Sunday, June 1, 2008

Oh my God, I miss him so much.

Saturday, May 31, 2008

He's Going to Fix Me

"Fix You" by Coldplay seems to sum up things between Christian and I up best; that no matter what happens, we'll always be there for eachother to make everything work. Although right now there issue of distance is something we'd both like to fix but can't for 2 more weeks, maybe less.

I'm back up in New Hampshire while he's training his replacement in Providence. He doesn't want to be there by any means as evident by the stream of sappy text messages we've been sending back and forth since I left on Thursday. God, it's only been 3 days? I feel...pathetic a bit for already missing him so much and while I've been telling myself that two weeks is nothing it still seems so daunting. I know the fact that we spent nearly every day together over the last few weeks surely didn't ease the separation.

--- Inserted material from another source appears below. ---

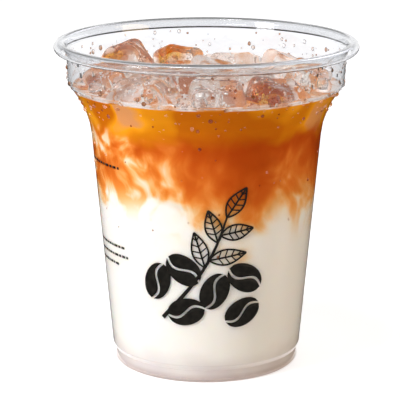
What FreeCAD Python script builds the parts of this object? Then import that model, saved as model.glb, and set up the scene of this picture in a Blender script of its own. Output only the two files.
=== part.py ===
import FreeCAD, Part

import math
import os

from FreeCAD import Vector

# An iced coffee in a clear cold-drink cup: a thin-walled cup with a rolled rim, a straight neck,
# a flared shoulder and a tapering body on a low foot. White milk fills the lower part, amber coffee
# lies over it along an uneven surface, and ice cubes float in the coffee with their tops in the air.
# Sizes are in millimetres, +Z is up, and the origin is the middle of the foot on the table.

# ---- Cup ----
cup_height = 106.0
rim_radius = 49.0
wall = 0.5

bead_depth = 3.5          # height of the rolled rim
bead_round = 1.72         # outer radius of the roll
bead_reach = 2.5          # how far the roll's hem comes back under the rim
crown_radius = 45.9       # where the wall meets the crown of the rim
crown_round = 0.9

neck_top_radius = 44.95
neck_bottom_radius = 44.5
neck_length = 10.1        # straight band under the rim
neck_round = 1.5
shoulder_drop = 8.3       # from the neck down to where shoulder and body lines meet
shoulder_width = 6.6
shoulder_round = 28.0     # the wide hollow curve of the shoulder
shoulder_edge_round = 2.0

body_bottom_radius = 30.8
foot_height = 5.9
groove_radius = 29.85     # stacking groove over the foot
groove_height = 4.4
foot_radius = 30.35
foot_round = 1.6
groove_round = 1.2
foot_ring_width = 3.6     # flat ring that the cup stands on, with its rounded edges
base_rise = 2.8           # the base panel stands clear of the table
base_slope_width = 3.6
base_round = 1.0

# ---- Drink ----
headspace = 15.0          # from the top of the rim down to the drink's level
milk_height = 63.0        # mean height of the milk's uneven top
plume_depth = 16.0        # how deep the coffee sinks into the milk at the front
plume_width = 15.0
plume_place = (8.0, -26.0)
back_plume_share = 0.7
swell_height = 3.2        # the slow waves of the milk's top
swell_length = 34.0
surface_grid = 15         # points each way through which the milk's top is drawn

# ---- Ice ----
ice_edge = 19.0
ice_melt = 0.22           # corner radius as a share of the cube's shortest edge
ice_gap = 0.4             # the least room between a cube and the cup's wall
# name, angle round the cup from the front, distance from the axis, cube's middle over the level,
# edge lengths as shares of ice_edge, and how far it is turned, tipped and rolled
ice_cubes = [
    ("ice_left", -81, 31.0, -1.0, (0.92, 0.70, 0.86), (6, 28, 8)),
    ("ice_front_left", -38, 31.0, -1.0, (1.12, 0.76, 0.80), (0, 28, -13)),
    ("ice_front", 5, 32.0, -1.0, (0.90, 0.70, 0.84), (5, 25, 4)),
    ("ice_front_right", 44, 30.5, -2.0, (0.98, 0.72, 0.82), (-8, 19, 11)),
    ("ice_right", 84, 31.5, -0.5, (0.88, 0.72, 0.84), (6, 28, -8)),
    ("ice_back_right", 122, 31.0, -1.0, (0.98, 0.74, 0.86), (8, 20, -10)),
    ("ice_back", 161, 31.0, -2.5, (0.90, 0.70, 0.84), (-7, 20, 6)),
    ("ice_back_mid", -162, 30.5, -0.5, (0.80, 0.72, 0.86), (11, 21, -12)),
    ("ice_back_left", -121, 30.5, 0.5, (0.96, 0.84, 0.98), (12, 24, 25)),
    ("ice_middle_left", -60, 10.5, -2.5, (0.92, 0.90, 0.94), (41, 13, -8)),
    ("ice_middle_right", 73, 12.0, -3.5, (0.86, 0.90, 0.92), (19, -13, 18)),
    ("ice_middle_back", 173, 13.0, -2.5, (0.84, 0.78, 0.90), (24, -8, -15)),
]


def turn_of(before, corner, after):
    """Signed turn of the outline at a corner, in radians, positive to the left."""
    first = math.atan2(corner[1] - before[1], corner[0] - before[0])
    second = math.atan2(after[1] - corner[1], after[0] - corner[0])
    return (second - first + math.pi) % (2 * math.pi) - math.pi


def moved_left(corners, distance):
    """The outline's corners for a line that runs beside it, distance to its left."""
    moved = []
    last = len(corners) - 1
    for i, (r, z, rounding) in enumerate(corners):
        before = corners[max(i - 1, 0)]
        after = corners[min(i + 1, last)]
        here = corners[i]
        into = math.atan2(here[1] - before[1], here[0] - before[0]) if i else None
        out = math.atan2(after[1] - here[1], after[0] - here[0]) if i < last else into
        into = out if into is None else into
        half = ((out - into + math.pi) % (2 * math.pi) - math.pi) / 2
        normal = into + half + math.pi / 2
        reach = distance / math.cos(half)
        side = 0.0
        if 0 < i < last:
            side = -distance if half > 0 else distance
        moved.append((r + reach * math.cos(normal), z + reach * math.sin(normal), rounding + side))
    return moved


def rounded_edges(corners):
    """Straight edges through the corners, in the XZ plane, joined by tangent arcs."""
    edges = []
    start = Vector(corners[0][0], 0, corners[0][1])
    for before, corner, after in zip(corners, corners[1:], corners[2:]):
        turn = turn_of(before, corner, after)
        rounding = corner[2]
        cut = rounding * math.tan(abs(turn) / 2)
        point = Vector(corner[0], 0, corner[1])
        back = (Vector(before[0], 0, before[1]) - point).normalize()
        ahead = (Vector(after[0], 0, after[1]) - point).normalize()
        entry = point + back * cut
        leave = point + ahead * cut
        centre_way = (back + ahead).normalize()
        centre = point + centre_way * (rounding / math.cos(abs(turn) / 2))
        middle = centre - centre_way * rounding
        edges.append(Part.LineSegment(start, entry).toShape())
        edges.append(Part.Arc(entry, middle, leave).toShape())
        start = leave
    edges.append(Part.LineSegment(start, Vector(corners[-1][0], 0, corners[-1][1])).toShape())
    return edges


def revolved(edges):
    face = Part.Face(Part.Wire(edges))
    return face.revolve(Vector(0, 0, 0), Vector(0, 0, 1), 360)


def outside_corners():
    """The cup's outer surface, from the middle of its base out, up and round inside the rolled rim."""
    neck_top = cup_height - bead_depth
    neck_bottom = neck_top - neck_length
    foot_inner = foot_radius - foot_ring_width
    return [
        (0.0, base_rise, 0.0),
        (foot_inner - base_slope_width, base_rise, base_round),
        (foot_inner, 0.0, base_round),
        (foot_radius, 0.0, foot_round),
        (groove_radius, groove_height, groove_round),
        (body_bottom_radius, foot_height, groove_round),
        (neck_bottom_radius - shoulder_width, neck_bottom - shoulder_drop, shoulder_round),
        (neck_bottom_radius, neck_bottom, shoulder_edge_round),
        (neck_top_radius, neck_top, neck_round),
        (crown_radius, cup_height - wall, crown_round),
        (rim_radius - wall, cup_height - wall, bead_round - wall),
        (rim_radius - wall, cup_height - bead_depth + wall, bead_round - wall),
        (rim_radius - bead_reach, cup_height - bead_depth + wall, 0.0),
    ]


def build_cup():
    outside = outside_corners()
    inside = moved_left(outside, wall)
    inside[0] = (0.0, inside[0][1], 0.0)
    edges = rounded_edges(outside)
    hem = Part.LineSegment(
        Vector(outside[-1][0], 0, outside[-1][1]), Vector(inside[-1][0], 0, inside[-1][1])
    ).toShape()
    axis = Part.LineSegment(
        Vector(0, 0, inside[0][1]), Vector(0, 0, outside[0][1])
    ).toShape()
    back = rounded_edges(inside)
    return revolved(Part.__sortEdges__(edges + [hem] + back + [axis]))


def cavity(clearance):
    """Everything inside the cup that keeps this far from its wall, up to the crown of the rim."""
    inside = moved_left(outside_corners(), wall + clearance)[:10]
    inside[0] = (0.0, inside[0][1], 0.0)
    top = inside[-1]
    edges = rounded_edges(inside)
    edges.append(Part.LineSegment(Vector(top[0], 0, top[1]), Vector(0, 0, top[1])).toShape())
    edges.append(Part.LineSegment(Vector(0, 0, top[1]), Vector(0, 0, inside[0][1])).toShape())
    return revolved(Part.__sortEdges__(edges))


def drink_space():
    return cavity(0.0).common(Part.makeCylinder(rim_radius, cup_height - headspace))


def milk_top(x, y):
    """Height of the milk's uneven top: slow swells, a deep coffee plume in front and one behind."""
    px, py = plume_place
    front = math.exp(-((x - px) ** 2 + (y - py) ** 2) / plume_width**2)
    behind = math.exp(-((x + px) ** 2 + (y + py) ** 2) / plume_width**2)
    wave = 2 * math.pi / swell_length
    swell = math.sin(wave * x + 0.6) * math.cos(wave * y * 0.8) + 0.5 * math.sin(wave * (x + 1.7 * y))
    return milk_height + swell_height * swell - plume_depth * (front + back_plume_share * behind)


def under_milk_top():
    """A block whose upper face is the milk's top."""
    reach = rim_radius + 2.0
    step = 2 * reach / (surface_grid - 1)
    places = [-reach + step * i for i in range(surface_grid)]
    surface = Part.BSplineSurface()
    surface.interpolate([[Vector(x, y, milk_top(x, y)) for y in places] for x in places])
    return surface.toShape().extrude(Vector(0, 0, -cup_height))


def build_ice(angle, distance, over_level, shares, turns):
    """One melted cube, its corners and edges rounded, set down in the drink."""
    sides = [ice_edge * share for share in shares]
    cube = Part.makeBox(*sides, Vector(*[-side / 2 for side in sides]))
    cube = cube.makeFillet(ice_melt * min(sides), cube.Edges)
    yaw, tip, roll = turns
    cube.rotate(Vector(0, 0, 0), Vector(1, 0, 0), tip)
    cube.rotate(Vector(0, 0, 0), Vector(0, 1, 0), roll)
    cube.rotate(Vector(0, 0, 0), Vector(0, 0, 1), yaw + angle)
    way = math.radians(angle)
    cube.translate(
        Vector(
            distance * math.sin(way),
            -distance * math.cos(way),
            cup_height - headspace + over_level,
        )
    )
    return cube


def largest(shape):
    return max(shape.Solids, key=lambda solid: solid.Volume)


def settled_ice():
    """All the cubes. One that would meet the wall or an earlier cube has melted back to it."""
    room = cavity(ice_gap)
    settled = {}
    for name, *place in ice_cubes:
        cube = build_ice(*place)
        if cube.cut(room).Volume > 0.01:
            cube = largest(cube.common(room))
        near = [other for other in settled.values() if cube.distToShape(other)[0] < 0.01]
        if near:
            cube = largest(cube.cut(near))
        settled[name] = cube
    return settled


def main():
    pieces = {"cup": build_cup()}
    drink = drink_space()
    block = under_milk_top()
    ice = settled_ice()
    pieces["milk"] = drink.common(block)
    pieces["coffee"] = drink.cut([block] + list(ice.values()))
    pieces.update(ice)
    os.makedirs("parts", exist_ok=True)
    for name, shape in pieces.items():
        solids = shape.Solids
        assert len(solids) == 1, f"{name} has {len(solids)} solids"
        solids[0].exportStep(f"parts/{name}.step")
        print(name, "volume %.0f mm3" % solids[0].Volume, "valid", solids[0].isValid())


main()
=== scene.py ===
import math
import random

import bmesh
import bpy
import numpy as np
from mathutils import Matrix, Vector, noise
from mathutils.bvhtree import BVHTree


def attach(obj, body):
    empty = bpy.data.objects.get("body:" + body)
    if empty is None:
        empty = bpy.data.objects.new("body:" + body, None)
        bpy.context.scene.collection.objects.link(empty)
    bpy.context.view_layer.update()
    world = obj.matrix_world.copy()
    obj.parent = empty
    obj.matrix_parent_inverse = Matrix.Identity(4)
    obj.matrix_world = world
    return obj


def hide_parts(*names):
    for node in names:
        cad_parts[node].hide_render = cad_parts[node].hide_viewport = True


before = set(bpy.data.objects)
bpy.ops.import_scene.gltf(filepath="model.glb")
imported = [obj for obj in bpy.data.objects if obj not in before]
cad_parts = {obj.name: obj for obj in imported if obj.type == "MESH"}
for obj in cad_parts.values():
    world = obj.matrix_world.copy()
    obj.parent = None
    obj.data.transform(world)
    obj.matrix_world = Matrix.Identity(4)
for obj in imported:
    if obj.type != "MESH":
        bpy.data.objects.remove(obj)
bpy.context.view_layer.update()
mm = 0.001
print("frame loaded")


def hexColour(code):
    # sRGB hex to the linear values that the shaders take
    values = [int(code[i:i + 2], 16) / 255 for i in (1, 3, 5)]
    return tuple(v / 12.92 if v <= 0.04045 else ((v + 0.055) / 1.055) ** 2.4 for v in values) + (1.0,)


def addNode(tree, kind, inputs=None, stops=None, **settings):
    # adds a node with its settings, inputs and colour stops, and links any input that is given as a socket
    node = tree.nodes.new(kind)
    for key, value in settings.items():
        setattr(node, key, value)
    for key, value in (inputs or {}).items():
        if isinstance(value, bpy.types.NodeSocket):
            tree.links.new(value, node.inputs[key])
        else:
            node.inputs[key].default_value = value
    if stops:
        elements = node.color_ramp.elements
        while len(elements) > 1:
            elements.remove(elements[0])
        elements[0].position = stops[0][0]
        elements[0].color = hexColour(stops[0][1])
        for place, code in stops[1:]:
            elements.new(place).color = hexColour(code)
    return node


def newMaterial(name, inputs):
    # a Principled material with the given constants set on its sockets
    material = bpy.data.materials.new(name)
    material.use_nodes = True
    shader = material.node_tree.nodes["Principled BSDF"]
    for key, value in inputs.items():
        shader.inputs[key].default_value = value
    return material, material.node_tree, shader


creaseAngle = math.radians(50)  # edges sharper than this are drawn as edges


def addObject(name, data):
    piece = bpy.data.objects.new(name, data)
    bpy.context.scene.collection.objects.link(piece)
    return piece


def makeObject(name, verts, faces, material, smooth=True):
    mesh = bpy.data.meshes.new(name)
    mesh.from_pydata([tuple(v) for v in verts], [], [tuple(f) for f in faces])
    mesh.validate()
    mesh.polygons.foreach_set("use_smooth", [smooth] * len(mesh.polygons))
    mesh.set_sharp_from_angle(angle=creaseAngle)
    mesh.materials.append(material)
    return addObject(name, mesh)


def addLoose(name, group, *materials):
    # one object from all the shapes in a bmesh
    mesh = bpy.data.meshes.new(name)
    group.to_mesh(mesh)
    group.free()
    mesh.polygons.foreach_set("use_smooth", [True] * len(mesh.polygons))
    for material in materials:
        mesh.materials.append(material)
    return addObject(name, mesh)


def bakeModifiers(piece):
    # puts what the modifiers make of the mesh in its place
    graph = bpy.context.evaluated_depsgraph_get()
    mesh = bpy.data.meshes.new_from_object(piece.evaluated_get(graph))
    piece.modifiers.clear()
    piece.data = mesh
    return mesh


def pointArray(mesh, kind="co"):
    # the places or normals of a mesh's points, a row for each
    values = np.empty(len(mesh.vertices) * 3)
    mesh.vertices.foreach_get(kind, values)
    return values.reshape(-1, 3)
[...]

This sort of seems like a running theme for our relationship, huh? Things get going, then dud out, then back up again, then flounders, and then now - going fantastic and then halted. Though now it's the circumstances and reality of things rather than him being dumb and trying to avoid getting caught up in things. Also, I can't help but wonder where we would be had he realized how ideal we are for eachother four or five months ago instead of two. In the same place? I actually think we would've probably been shacking up in Providence instead of here, which probably would've resulted in us being stagnant and near-broke for the next several months or year, so I'm glad that we're hurrying up and moving forward. It's funny though, as of lately the only thing I've been sure of is him. I used to have everything so mapped out, but now I know that as long as I have him there by my side, things will end up great.